GitHub has rolled out patches to address an authentication bypass vulnerability that affects GitHub Enterprise Server (GHES) when using SAML single sign-on (SSO) authentication with the optional encrypted confirmation feature.

For those who don’t know, GHES is a self-hosted software development platform for organizations that allows you to build and deliver software using Git version control, powerful APIs, productivity and collaboration tools, and integrations.

An authentication bypass vulnerability identified as CVE-2024-4985 (CVSS v4 score: 10.0) allowed an attacker to spoof a Security Assertion Markup Language (SAML) response to expose and/or gain access to a user with site administrator privileges, offering unauthorized access to the entire content of the instance without the need for prior authentication.
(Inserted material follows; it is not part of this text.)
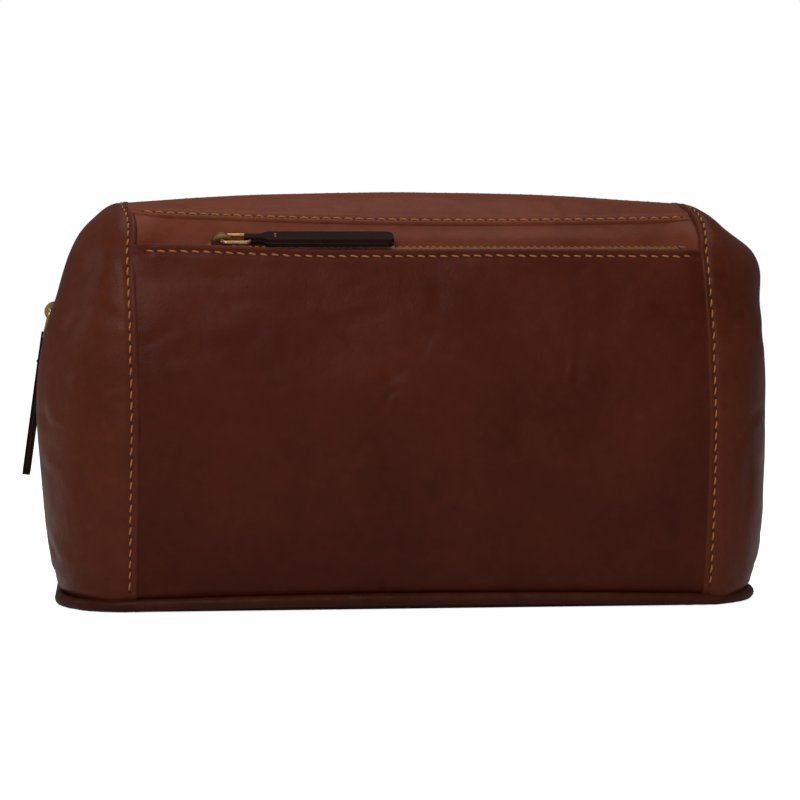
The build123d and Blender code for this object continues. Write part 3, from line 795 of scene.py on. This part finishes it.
# Stops at the two feet of the zip
BOX = ((0, 1, 3, 2), (4, 6, 7, 5), (0, 4, 5, 1), (2, 3, 7, 6), (0, 2, 6, 4), (1, 5, 7, 3))
sv, sf = [], []
for distance in (2.6, zip_path.length - 2.6):
    p, q, n = zip_frame(distance)
    for sign in (-1, 1):
        base = len(sv)
        for a in (-1.1, 1.1):
            for y in (0.35, 2.7):
                for out in (-0.9, 1.15):
                    x, z = p + q * a + n * out
                    sv.append([x, sign * y, z])
        sf += [[base + k for k in f] for f in BOX]
build("zip_stops", sv, sf, "zip_hardware", "base", ["main_zip_stops"], smooth=False)

# ---- the pocket's zip tapes
TILT = math.radians(17)
POCKET_ZIP = Vector((0, -45.0, 130.5))
POCKET_SLIDER_X = -70
POCKET = Matrix.Translation(POCKET_ZIP) @ Matrix.Rotation(TILT, 4, "X")
for sign, row in ((-1, "lower"), (1, "upper")):
    across = [(1.2, 0.05), (1.5, 0.4), (2.3, 0.3), (4.5, 0.2), (6.2, 0.0)]
    across.append((8.2, 0.5) if row == "upper" else (7.2, -0.6))
    xs = np.linspace(-99.5, 102.5, 90)
    g = np.zeros((len(xs), len(across), 3))
    for j, (y, out) in enumerate(across):
        p = POCKET @ Vector((0, sign * y, out))
        g[:, j] = np.stack([xs, np.full(len(xs), p.y), np.full(len(xs), p.z)], -1)
    skin(f"pocket_zip_tape_{row}", g, "zip_tape", ("front",), thick=0.55,
         replaces=[f"pocket_tape_{row}"], round_edge=0)

# ---- metal and pulls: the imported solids, with broken edges
for name, o in frame["nodes"].items():
    if o.hide_render:
        continue
    slot_name = next(s["material_slot"] for s in frame["record"]["subparts"] if s["node"] == name)
    o.data.materials.clear()
    o.data.materials.append(MATERIALS[slot_name])
    width = {"main_puller": 0.55, "pocket_puller": 0.55, "main_slider": 0.25, "pocket_slider": 0.25}.get(name)
    if width:
        bevel = o.modifiers.new("edge", "BEVEL")
        bevel.width = width * MM
        bevel.segments = 3
        bevel.limit_method = "ANGLE"
        bevel.angle_limit = math.radians(35)
    if name.endswith(("ring", "slider", "puller")):
        for poly in o.data.polygons:
            poly.use_smooth = True
        o.data.set_sharp_from_angle(angle=math.radians(38))

# Where the pulls lie: each runs along -x from its ring's far bar, and the main one hangs a little inwards
EYE_Z = 4.6
RING_LONG = 10.2
PULL_THICK = 2.8
c, s = math.cos(LEAN), math.sin(LEAN)
MAIN = Matrix(((s, 0, -c, MAIN_SLIDER[0]), (0, 1, 0, 0), (c, 0, s, MAIN_SLIDER[1]), (0, 0, 0, 1)))
BAR = Matrix.Translation((-RING_LONG, 0, EYE_Z))
HANG = BAR @ Matrix.Rotation(math.radians(-5), 4, "Y") @ BAR.inverted()
TURNED = Matrix.Translation((POCKET_SLIDER_X, 0, 0)) @ Matrix.Rotation(math.pi, 4, "Z")
PULLS = {"main_puller": MAIN @ HANG, "pocket_puller": POCKET @ TURNED}
for body, place in PULLS.items():
    turn = place.to_3x3()
    for face, up in (("top", 1), ("under", -1)):
        out = np.array(turn @ Vector((0, 0, up)))
        level = EYE_Z + up * PULL_THICK / 2
        line = [np.array(place @ Vector((-19.5, y, level))) for y in np.linspace(-3.7, 3.7, 12)]
        stitches(f"{body}_{face}_row", line, [out] * 12, body, pitch=2.6, long=2.0, radius=0.36,
                 slant=0.0, raise_by=0.12)
    # the join between the two layers of the pull
    half, head, neck, tip = 5.27, -8.3, -14.4, -62.72
    outline = [(head, 2.52), (neck, 2.52), (neck - 2.5, half)]
    outline += [(tip + 3, half), (tip + 0.9, half - 0.9), (tip, half - 3)]
    outline += [(x, -y) for x, y in outline[::-1]]
    dense = []
    for a, b in zip(outline[:-1], outline[1:]):
        for t in np.linspace(0, 1, 10)[:-1]:
            dense.append(place @ Vector((a[0] + (b[0] - a[0]) * t, a[1] + (b[1] - a[1]) * t, EYE_Z)))
    v, f = tube([tuple(p) for p in dense], 0.16, 6)
    build(f"{body}_join", v, f, None, body, material=HOLE)

# ---- floor, light and camera
floor_mesh = bpy.data.meshes.new("floor")
floor_mesh.from_pydata([(-3, -3, 0), (3, -3, 0), (3, 3, 0), (-3, 3, 0)], [], [(0, 1, 2, 3)])
floor = bpy.data.objects.new("floor", floor_mesh)
bpy.context.scene.collection.objects.link(floor)
floor.location.z = -0.0002
floor_mesh.materials.append(plain("pale_floor", (0.9, 0.9, 0.9), 0.75, scale=3, mottle=0.01, bump=0.0))


def for_the_eye(tree, shader, target, strength):
    """White light that only the camera sees: the backdrop is white and the leather isn't washed out."""
    n, link = tree.nodes, tree.links.new
    glow = n.new("ShaderNodeEmission" if target.name.startswith("Material") else "ShaderNodeBackground")
    glow.inputs["Color"].default_value = (1, 1, 1, 1)
    glow.inputs["Strength"].default_value = strength
    seen = n.new("ShaderNodeLightPath")
    mix = n.new("ShaderNodeMixShader")
    link(seen.outputs["Is Camera Ray"], mix.inputs["Fac"])
    link(shader, mix.inputs[1])
    if target.name.startswith("Material"):
        both = n.new("ShaderNodeAddShader")
        link(shader, both.inputs[0])
        link(glow.outputs[0], both.inputs[1])
        link(both.outputs[0], mix.inputs[2])
    else:
        link(glow.outputs[0], mix.inputs[2])
    link(mix.outputs[0], target.inputs["Surface"])


tree = floor_mesh.materials[0].node_tree
for_the_eye(tree, tree.nodes["Principled BSDF"].outputs[0], tree.nodes["Material Output"], 0.85)
world = bpy.data.worlds.new("studio")
bpy.context.scene.world = world
world.use_nodes = True
back = world.node_tree.nodes["Background"]
back.inputs["Color"].default_value = (1, 1, 1, 1)
back.inputs["Strength"].default_value = 0.17
for_the_eye(world.node_tree, back.outputs[0], world.node_tree.nodes["World Output"], 1.0)


def lamp(name, place, aim, size, power):
    data = bpy.data.lights.new(name, "AREA")
    data.shape = "RECTANGLE"
    data.size, data.size_y = size
    data.energy = power
    o = bpy.data.objects.new(name, data)
    bpy.context.scene.collection.objects.link(o)
    o.location = place
    o.rotation_mode = "QUATERNION"
    o.rotation_quaternion = (Vector(aim) - Vector(place)).to_track_quat("-Z", "Y")
    return o


lamp("key", (-0.5, -1.1, 1.0), (0, 0, 0.08), (0.7, 0.6), 12.0)
lamp("top", (0.1, 0.1, 1.1), (0, 0, 0.1), (1.0, 0.7), 4.5)
lamp("low_front", (0.3, -1.2, 0.25), (0, 0, 0.05), (0.9, 0.4), 0.6)
lamp("side_left", (-1.0, 0.1, 0.5), (-0.1, 0, 0.08), (0.3, 0.6), 1.2)

camera_data = bpy.data.cameras.new("camera")
camera_data.sensor_width = 36.0
camera_data.lens = 124.3
camera_data.clip_start, camera_data.clip_end = 0.05, 20
camera = bpy.data.objects.new("camera", camera_data)
bpy.context.scene.collection.objects.link(camera)
camera.location = (-0.1049, -1.053, 0.1314)
camera.rotation_mode = "QUATERNION"
camera.rotation_quaternion = (Vector((-0.0059, -0.057, 0.0766)) - camera.location).to_track_quat("-Z", "Y")
bpy.context.scene.camera = camera
bpy.context.scene.view_settings.view_transform = "Standard"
Because encrypted assertions are not enabled by default in GHES, GitHub states that the vulnerability does not affect instances that do not use SAML SSO or those that use SAML SSO authentication without encrypted assertions.

If exploited, this vulnerability would allow unauthorized access to instances without prior authentication, allowing an attacker to spoof the identity of any user, including administrators, and gain access to their private repositories and data.

CVE-2024-4985, which affected all versions of GitHub Enterprise Server before 3.13.0, was reported via the GitHub Bug Bounty program.

However, the bug was fixed in versions 3.9.15, 3.10.12, 3.11.10 and 3.12.4, which were released on May 20.

GitHub has published a security advisory that lists known issues related to the update. While CVE-2024-4985 is not exploited in the wild, all vulnerable GitHub Enterprise Server instances should be immediately updated to patched versions (3.9.15, 3.10.12, 3.11.10, and 3.12.4 or later). to protect against potential safety hazards arising from future use.